Das ist ein Aspekt des »jenseits des Sichtbaren« angesiedelten Werks. Hinzu kommt die Beschäftigung mit Spiritualität und Theosophie. Die Künstlerin hat nicht nur über 1000 Gemälde hinterlassen, sondern auch über 25.000 Seiten an Notizbüchern. In diesen äußert sie sich über Dinge, wie die Idee, dass sie ein Atom im Universum sei. Solche philosophischen Betrachtungen tauchen in Jenseits des Sichtbaren immer wieder auf. Sie enthüllen, dass die Schöpferin leuchtend bunter abstrakter Gemälde nicht nur äußerst kreativ, sondern auch sehr nachdenklich war.
Doch natürlich rücken die Bilder selbst immer wieder ins Zentrum der Dokumentation, sei es, dass das Malen eines besonders großen Gemäldes nachgestellt wird, sei es, dass die Werke von Hilma af Klint mit denen ihrer wesentlich bekannteren Kollegen wie Kandinsky und Klimt verglichen werden. Die direkte Gegenüberstellung zeigt, dass Hilma af Klint in Hinblick auf Radikalität keineswegs gegenüber ihren berühmten Kollegen zurückstand.
Immer wieder sehen wir die Gemälde der Künstlerin: ausgestellt an der Wand und in Nahaufnahme. Dazwischen äußern sich verschiedene Personen zu der großen Bedeutung der zu Unrecht noch weitestgehend unbekannten Künstlerin. Nicht wenige sehen in diesem Umstand einen Ausdruck der Unterdrückung, mit der Frauen noch immer in der Kunstwelt zu kämpfen haben. Auch der Unwille, die einmal festgelegte Kunstgeschichte umzuschreiben, kommt zur Sprache. Hilma af Klint erscheint als eine für das Establishment unbequeme Künstlerlin, mit der nicht nur die Kuratoren des MoMA wenig anzufangen wissen.
Die Künstlerin selbst arbeitete äußerst zielstrebig an ihrem Werk. Nur von 1908 bis 1912 legte sie eine vierjährige Schaffenspause ein, in der sie sich unter anderem um ihre erblindete Mutter kümmerte. Ansonsten reichte die Hingabe an das eigene Werk jedoch so weit, dass Hilma af Klint sich als nicht für Ehe und Familie geeignet ansah.
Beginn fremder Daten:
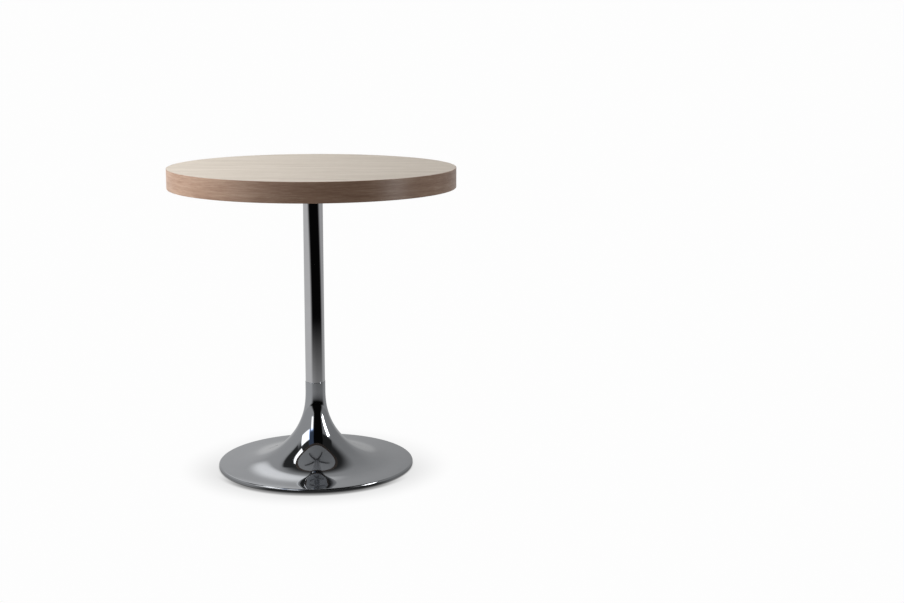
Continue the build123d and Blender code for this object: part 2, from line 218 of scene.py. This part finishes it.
def make_world():
    """The softboxes and walls that the metal mirrors. The camera sees a plain white backdrop instead."""
    world = bpy.data.worlds.new("studio")
    world.use_nodes = True
    scene.world = world
    tree = world.node_tree
    tree.nodes.clear()
    direction = add_node(tree, "ShaderNodeTexCoord").outputs["Generated"]
    level, azimuth, elevation = studio_level(tree, direction)
    cool = product(tree, window(tree, azimuth, -44, -8, 4), window(tree, elevation, 38, 68, 4))
    colour = add_node(tree, "ShaderNodeMix", data_type="RGBA",
                      inputs={0: cool, 6: (1.0, 1.0, 1.0, 1), 7: COOL_TINT})
    walls = add_node(tree, "ShaderNodeBackground", inputs={"Color": colour.outputs[2], "Strength": level})
    backdrop = add_node(tree, "ShaderNodeBackground", inputs={"Color": (1, 1, 1, 1), "Strength": BACKDROP})
    seen = add_node(tree, "ShaderNodeLightPath").outputs["Is Camera Ray"]
    mixed = add_node(tree, "ShaderNodeMixShader",
                     inputs={0: seen, 1: walls.outputs[0], 2: backdrop.outputs[0]})
    add_node(tree, "ShaderNodeOutputWorld", inputs={"Surface": mixed.outputs[0]})


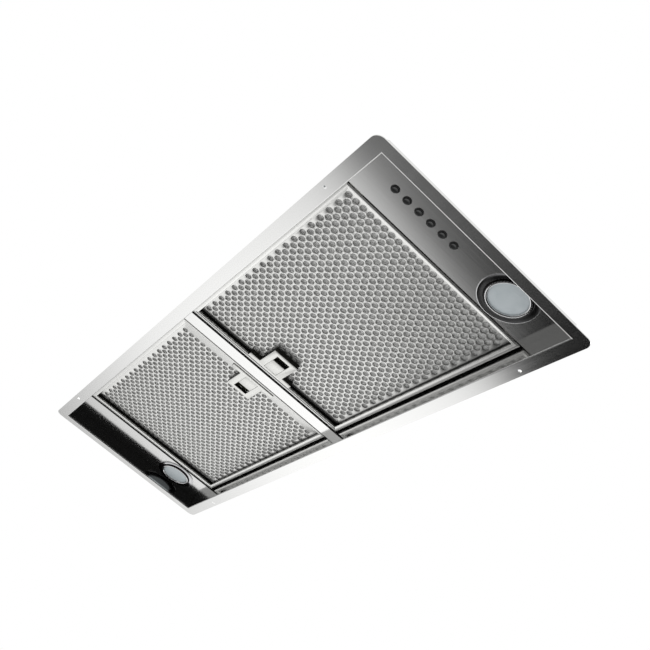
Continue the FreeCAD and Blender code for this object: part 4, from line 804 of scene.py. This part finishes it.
trim_profile = [(radius, drop, notch) for radius, drop, notch in (
    (34.0, 0.0, 0), (34.0, -0.5, 0), (33.85, -0.72, 0), (33.5, -0.86, 0), (33.1, -0.86, 0),
    (32.5, -0.78, 0), (31.0, -0.64, 0), (29.5, -0.6, 0), (28.2, -0.58, 0), (27.2, -0.57, 0),
    (26.8, -0.56, 0), (26.6, -0.5, 0), (26.4, -0.2, 0), (26.2, 0.3, 0), (25.5, 0.3, 0),
    (25.1, -1.2, 0.75), (24.9, -2.0, 0.75), (24.6, -2.4, 0.3), (24.1, -2.7, 0),
    (23.5, -2.86, 0), (22.9, -2.78, 0), (22.4, -2.5, 0), (22.0, -2.0, 0),
    (22.0, 1.0, 0), (28.3, 1.0, 0), (28.3, 5.5, 0), (29.5, 5.5, 0), (29.5, 0.0, 0))]
TEETH, PER_TOOTH = 46, 6


def trim_ring(centre, base):
    """The turned trim ring, with teeth round the wall of its inner groove."""
    form = bmesh.new()
    loops = []
    for step in range(TEETH * PER_TOOTH):
        angle = 2 * math.pi * step / (TEETH * PER_TOOTH)
        tooth = 1 if step % PER_TOOTH in (1, 2, 3) else 0
        loops.append([form.verts.new((
            centre.x + (radius + notch * tooth) * MM * math.cos(angle),
            centre.y + (radius + notch * tooth) * MM * math.sin(angle),
            base + drop * MM)) for radius, drop, notch in trim_profile])
    for here, there in zip(loops, loops[1:] + loops[:1]):
        for step in range(len(trim_profile)):
            after = (step + 1) % len(trim_profile)
            form.faces.new((here[step], here[after], there[after], there[step]))
    return tidy_mesh(form, "trim", 40)


low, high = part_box("lamp_bezel_near")
trim = trim_ring((low + high) / 2, PANEL_Z)
piece("lamp_trim_near", trim, lamp_chrome, "hood", frame_slot("lamp_bezel_near"),
      "lamp_bezel_near")
piece("lamp_trim_far", flipped(trim), lamp_chrome, "hood", frame_slot("lamp_bezel_far"),
      "lamp_bezel_far")
wear(frosted_glass, "lamp_lens_near", "lamp_lens_far")
spun = finish("spun_aluminium")
place = spun.node("ShaderNodeTexCoord", output="Object")
turned_lines = noise(spun, place, 1.0, 3.0, (60, 60, 1500))
spun_aluminium = surface(
    spun, Base_Color=tint(spun, turned_lines, (0.62, 0.62, 0.62), (0.78, 0.78, 0.78)),
    Metallic=1.0, Roughness=turned_lines * 0.15 + 0.25, bump=(turned_lines, 0.00003))
wear(spun_aluminium, "lamp_cans", "lamp_reflectors", "capacitor")
clip_steel = brushed_steel("clip_steel", (0.6, 0.6, 0.6), "x", 0.3)
wear(clip_steel, "lamp_clips")


# ---------------------------------------------------------------- controls
# Six push buttons stand in the control panel, each in a black collar of the
# moulded carrier, with its switch on a board behind. A flat box holds the power board.
def moulded(name, dark, light, roughness, relief=0.00004, scale=1400.0):
    """Plastic with a fine moulded grain."""
    bench = finish(name)
    place = bench.node("ShaderNodeTexCoord", output="Object")
    grain = noise(bench, place, scale, 3.0)
    return surface(bench, Base_Color=tint(bench, grain, dark, light),
                   Roughness=grain * 0.15 + (roughness - 0.07), bump=(grain, relief))


black_plastic = moulded("black_plastic", (0.008, 0.008, 0.009), (0.02, 0.02, 0.02), 0.42)
cap_grey = moulded("button_grey", (0.012, 0.013, 0.013), (0.02, 0.021, 0.021), 0.26, 0.00001)
white_plastic = moulded("white_plastic", (0.72, 0.72, 0.69), (0.8, 0.8, 0.77), 0.45)
laminate = moulded("green_laminate", (0.012, 0.12, 0.04), (0.03, 0.2, 0.08), 0.4)
eased("button_carrier", black_plastic, "hood", "black_plastic", 0.25 * MM)
for number in range(1, 7):
    low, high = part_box(f"button_{number}")
    form = bmesh.new()
    outline = [(0.0, -0.72), (1.3, -0.78), (2.3, -1.0), (2.85, -1.26), (3.15, -1.3),
               (3.45, -1.2), (3.66, -0.9), (3.7, -0.5)]
    top = (high.z - PANEL_Z) / MM
    outline += [(3.7, 3.3), (4.8, 3.3), (4.8, 4.8), (2.8, 4.8), (2.8, top - 2.4),
                (1.7, top - 2.4), (1.7, top), (0.0, top)]
    spine = [form.verts.new(((low.x + high.x) / 2 + radius * MM, (low.y + high.y) / 2,
                             PANEL_Z + drop * MM)) for radius, drop in outline]
    for first, second in zip(spine, spine[1:]):
        form.edges.new((first, second))
    bmesh.ops.spin(form, geom=form.verts[:] + form.edges[:], angle=2 * math.pi, steps=48,
                   cent=((low.x + high.x) / 2, (low.y + high.y) / 2, 0), axis=(0, 0, 1))
    piece(f"button_cap_{number}", tidy_mesh(form, "cap", 40), cap_grey, f"button_{number}",
          "button_cap", f"button_{number}")
wear(black_plastic, "push_switches")
wear(laminate, "switch_board", "power_board")
wear(white_plastic, "lamp_modules", "inner_leads")
eased("control_box", black_plastic, "hood", "black_plastic", 0.6 * MM)


# ---------------------------------------------------------------- tray roof, chamber, collar
# Above the cabinet panel everything is zinc-coated sheet with a faint spangle: the
# tray roof, the motor chamber with its service cover, the blower and the duct collar.
zinc = finish("zinc_sheet")
place = zinc.node("ShaderNodeTexCoord", output="Object")
spangle = zinc.node("ShaderNodeTexVoronoi", {"Vector": place, "Scale": 75.0}, output="Color")
flake = zinc.node("ShaderNodeSeparateColor", {0: spangle})
smoke = noise(zinc, place, 14.0, 3.0)
shade = flake * 0.55 + smoke * 0.45
zinc_sheet = surface(zinc, Base_Color=tint(zinc, shade, (0.4, 0.42, 0.43), (0.62, 0.63, 0.64)),
                     Metallic=1.0, Roughness=flake * 0.16 + 0.3, bump=(smoke, 0.00008))
wear(zinc_sheet, "tray_roof", "motor_chamber", "service_cover", "scroll_wall",
     "scroll_side_left", "scroll_side_right", "motor_bracket", "collar_ring",
     "duct_collar", "flap_front", "flap_rear")
wheel_plastic = moulded("wheel_plastic", (0.01, 0.01, 0.011), (0.025, 0.025, 0.025), 0.35)
wear(wheel_plastic, "impeller", "wheel_rings")
motor_steel = brushed_steel("motor_steel", (0.5, 0.5, 0.5), "x", 0.32)
wear(motor_steel, "motor", "motor_bearings", "motor_shaft", "flap_pin")
eased("terminal_box", black_plastic, "hood", "black_plastic", 0.7 * MM, 3)
eased("terminal_lid", black_plastic, "hood", "black_plastic", 0.8 * MM, 3)
eased("cable_gland", black_plastic, "hood", "black_plastic", 0.5 * MM)


# ---------------------------------------------------------------- screws
# Pan-head screws of plated steel hold the roof, the cover, the ring of the collar,
# the motor and its bracket, and pop rivets hold the end panels.
screw_steel = brushed_steel("screw_steel", (0.7, 0.7, 0.7), "x", 0.28)


AROUND_SCREW = 24
DOME = ((1.0, 0.35), (0.93, 0.62), (0.78, 0.84), (0.62, 0.95))
ARM_REACH, CORNER_REACH = 0.5, 0.16
RECESS_FLOOR = 0.45


def separate_shells(form):
    """The vertices of each closed shell of a form, in the form's own order."""
    found, shells = set(), []
    for seed in form.verts:
        if seed in found:
            continue
        found.add(seed)
        shell = [seed]
        for vert in shell:
            for side in vert.link_edges:
                other = side.other_vert(vert)
                if other not in found:
                    found.add(other)
                    shell.append(other)
        shells.append(shell)
    return shells


def screw_heads():
    """The screws of the CAD node, each head domed and with a crossed recess."""
    form = bmesh.new()
    form.from_mesh(nodes["screws"].data)
    bmesh.ops.remove_doubles(form, verts=form.verts, dist=0.00001)
    whole = bmesh.new()
    for shell in separate_shells(form):
        points = [vert.co.copy() for vert in shell]
        low = Vector(min(point[k] for point in points) for k in range(3))
        high = Vector(max(point[k] for point in points) for k in range(3))
        span, middle = high - low, (low + high) / 2
        axis = max(range(3), key=lambda k: abs(span[k] - span[(k + 1) % 3])
                   + abs(span[k] - span[(k + 2) % 3]))
        reach = [max(abs((point - middle)[k]) for k in range(3) if k != axis)
                 for point in points]
        wide = max(reach)
        head = [point for point, far in zip(points, reach) if far > 0.9 * wide]
        slim = max([far for far in reach if far < 0.9 * wide] or [wide])
        sign = 1 if sum(point[axis] for point in head) / len(head) > middle[axis] else -1
        tip, crown = (low[axis], high[axis]) if sign > 0 else (high[axis], low[axis])
        seat = min((point[axis] for point in head), key=lambda value: sign * value)
        screw_form(whole, middle, axis, tip, seat, crown, slim, wide)
    form.free()
    return whole


def screw_form(whole, middle, axis, tip, seat, crown, slim, wide):
    """One screw: shank, domed head, and a cross sunk into the dome."""
    thick = crown - seat
    taper = math.copysign(0.4 * MM, thick)
    u, v = [k for k in range(3) if k != axis]

    def loop(height, radii):
        """A ring of vertices round the screw's axis."""
        ring = []
        for step in range(AROUND_SCREW):
            angle = 2 * math.pi * step / AROUND_SCREW
            spot = Vector((0, 0, 0))
            spot[axis] = height
            spot[u] = middle[u] + radii(step) * math.cos(angle)
            spot[v] = middle[v] + radii(step) * math.sin(angle)
            ring.append(whole.verts.new(spot))
        return ring

    def cross(step):
        """The recess's outline, which has four arms."""
        return (ARM_REACH if step % 6 in (5, 0, 1) else CORNER_REACH) * wide

    loops = [loop(height, lambda step, radius=radius: radius) for radius, height in [
        (0.72 * slim, tip), (slim, tip + taper), (slim, seat), (wide, seat)] + [
        (share * wide, seat + rise * thick) for share, rise in DOME]]
    loops += [loop(crown, cross), loop(seat + RECESS_FLOOR * thick, cross)]
    for lower, upper in zip(loops, loops[1:]):
        for step in range(AROUND_SCREW):
            after = (step + 1) % AROUND_SCREW
            whole.faces.new((lower[step], lower[after], upper[after], upper[step]))
    whole.faces.new(loops[0])
    whole.faces.new(loops[-1])


piece("screw_heads", tidy_mesh(screw_heads(), "screws", 32), screw_steel, "hood",
      frame_slot("screws"), "screws")

low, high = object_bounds()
Der Umfang ihres Werks zeigt, wie weit diese Widmung reichte. Es ist beeindruckend, was sie erschaffen hat. Anfangs konnte Hilma af Klint gut von ihrer Kunst leben. Ihre Porträts und Landschaften verkauften sich gut. Doch die meisten ihrer abstrakten Bilder blieben unverkauft. Das war zum Teil wohl auch so gewollt. Das Werk sollte beisammen bleiben. Entsprechend prekär war Hilma af Klints spätere Lebenssituation.
Jenseits des Sichtbaren – Hilma af Klint ist eine weitestgehend konventionelle Dokumentation, die der unkonventionellen Künstlerin aber aufgrund ihrer Einfühlsamkeit trotzdem gerecht wird. Es reihen sich Gemälde, Archivfotos und Interviewpartner und Aufnahmen aus der Gegenwart aneinander. Aber alles ist auf so feinfühlige Weise miteinander verwoben, dass der Geist der Künstlerin mit der Zeit immer heller aufleuchtet.